Supply Chain Security#
Authoring and verification reference for the shared bootc-build action toolkit.
Pattern: vendor external build instruction files#
Never fetch build instruction files (Containerfiles, scripts) from the network at build time.
A mutable URL is a supply-chain attack vector — a compromised release asset runs arbitrary RUN
steps as sudo inside the OS image, then gets signed with a valid cosign signature and a clean SBOM.
The audit trail would show a fully legitimate image containing a backdoor.
Rule#
External build instruction files (e.g. Containerfile.splitter used by chunka) must be:
- Vendored into the action directory at a known commit, OR
- Hash-verified before use (
sha256sum -c).
The vendored file path, its SHA-256, and the upstream version pin must all be bumped together in the
same commit on every version update.
Implementation — chunka#
bootc-build/chunka/Containerfile.splitter is vendored from the chunkah project. The action
references it by local path (${{ github.action_path }}/Containerfile.splitter) so no network
fetch happens at build time. The expected SHA-256 is recorded in a comment in action.yml.
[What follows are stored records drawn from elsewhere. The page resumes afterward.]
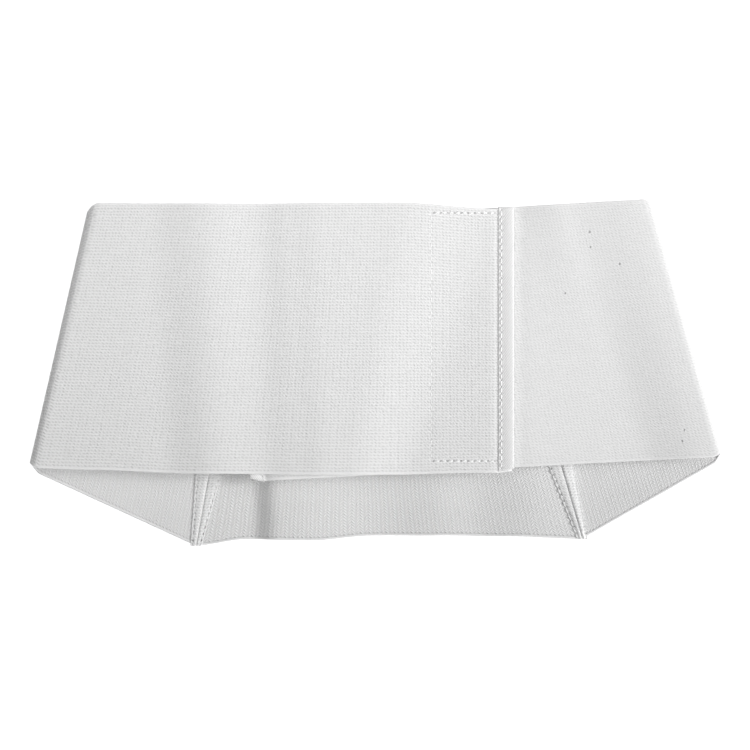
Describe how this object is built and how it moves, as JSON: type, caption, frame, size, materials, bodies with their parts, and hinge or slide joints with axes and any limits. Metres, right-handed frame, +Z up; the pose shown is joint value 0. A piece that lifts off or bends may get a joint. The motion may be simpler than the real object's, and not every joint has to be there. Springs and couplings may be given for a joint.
{
  "type": "abdominal binder",
  "caption": "Wide elastic abdominal binder, fastened in front as a tapered loop and laid flat, with wedge back seams and a hook-fastened bound end.",
  "frame": {"origin": "under the middle of the loop's bounding box, on the surface that it lies on", "axes": "+X along the band across the front, +Y towards the waist edge, +Z up from the surface, out of the front"},
  "size_m": [0.4198, 0.2096, 0.0178],
  "materials": {
    "elastic": "white ribbed woven elastic",
    "tape": "smooth white woven tape and sewing thread",
    "hook": "white nylon hook tape"
  },
  "bodies": {
    "root": {"outer_band": "elastic", "inner_band": "elastic", "centre_back_panel": "elastic", "left_seam_side_flap": "elastic", "left_seam_centre_flap": "elastic", "right_seam_centre_flap": "elastic", "right_seam_side_flap": "elastic", "outer_end_binding": "tape", "inner_end_binding": "tape", "hook_strip": "hook"}
  },
  "joints": []
}
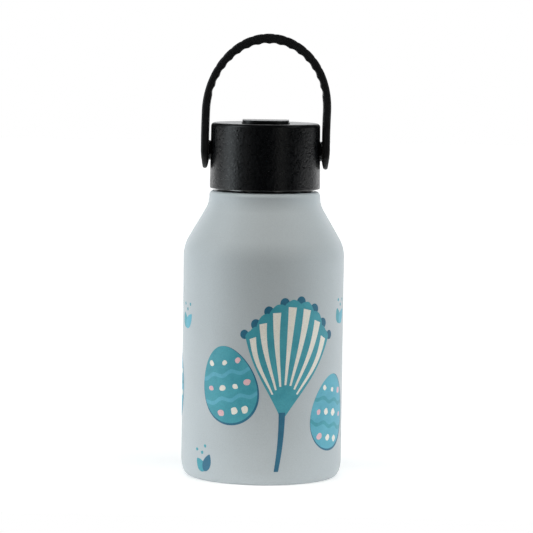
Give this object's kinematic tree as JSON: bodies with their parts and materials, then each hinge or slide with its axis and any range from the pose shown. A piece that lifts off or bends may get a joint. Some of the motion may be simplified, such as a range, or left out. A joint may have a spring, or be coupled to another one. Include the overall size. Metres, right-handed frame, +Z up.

Renovate tracking (fully automated): renovate.json has a custom regex manager that watches
bootc-build/chunka/action.yml and opens a PR when a new quay.io/coreos/chunkah digest/tag
is available. The .github/workflows/vendor-chunka-files.yml workflow automatically downloads
the matching Containerfile.splitter from the chunkah GitHub release, updates the SHA-256
comment in action.yml, and commits both back to the Renovate branch. When CI passes, the PR
automerges.
No manual steps are required for routine chunkah upgrades.
If the Containerfile.splitter changes in a way that requires coordinated changes to action.yml
(e.g. a new output format — this happened between v0.5.0 and v0.6.0 where oci-archive:out.ociarchive
became oci:out), the vendor workflow will commit the new file but CI may fail, signalling that
action.yml also needs a manual update. The skill file change and action.yml fix should be done in a
single follow-up commit on the Renovate branch before merging.
Pattern: pin OCI images to the manifest index digest, not a platform digest#
When pinning a container image to a SHA-256 digest (e.g. CHUNKAH_SHA in chunka), always
use the manifest index (multi-arch) digest, not a platform-specific digest.
Why this matters:
- Renovate's
dockerdatasource tracks the manifest index digest. If the code uses a
platform-specific digest, Renovate will immediately open a follow-up PR to "upgrade" the same
version — the digests differ even though the image hasn't changed. - The index digest works across architectures:
podman/buildahresolve it to the correct
platform automatically. A platform-specific digest fails on a different arch.
How to get the correct digest:
# Gets the index digest (correct)
skopeo inspect --no-tags docker://quay.io/coreos/chunkah:v0.6.0 | jq -r .Digest
# or via curl:
curl -sI "https://quay.io/v2/coreos/chunkah/manifests/v0.6.0" \
-H "Accept: application/vnd.oci.image.index.v1+json" | grep -i docker-content-digest
How to spot the wrong digest:
# Shows the index + per-platform digests
curl -s "https://quay.io/v2/coreos/chunkah/manifests/v0.6.0" \
-H "Accept: application/vnd.oci.image.index.v1+json" | jq '.manifests[] | {platform, digest}'
# If your pinned SHA matches one of these platform entries, you have a platform digest — fix it.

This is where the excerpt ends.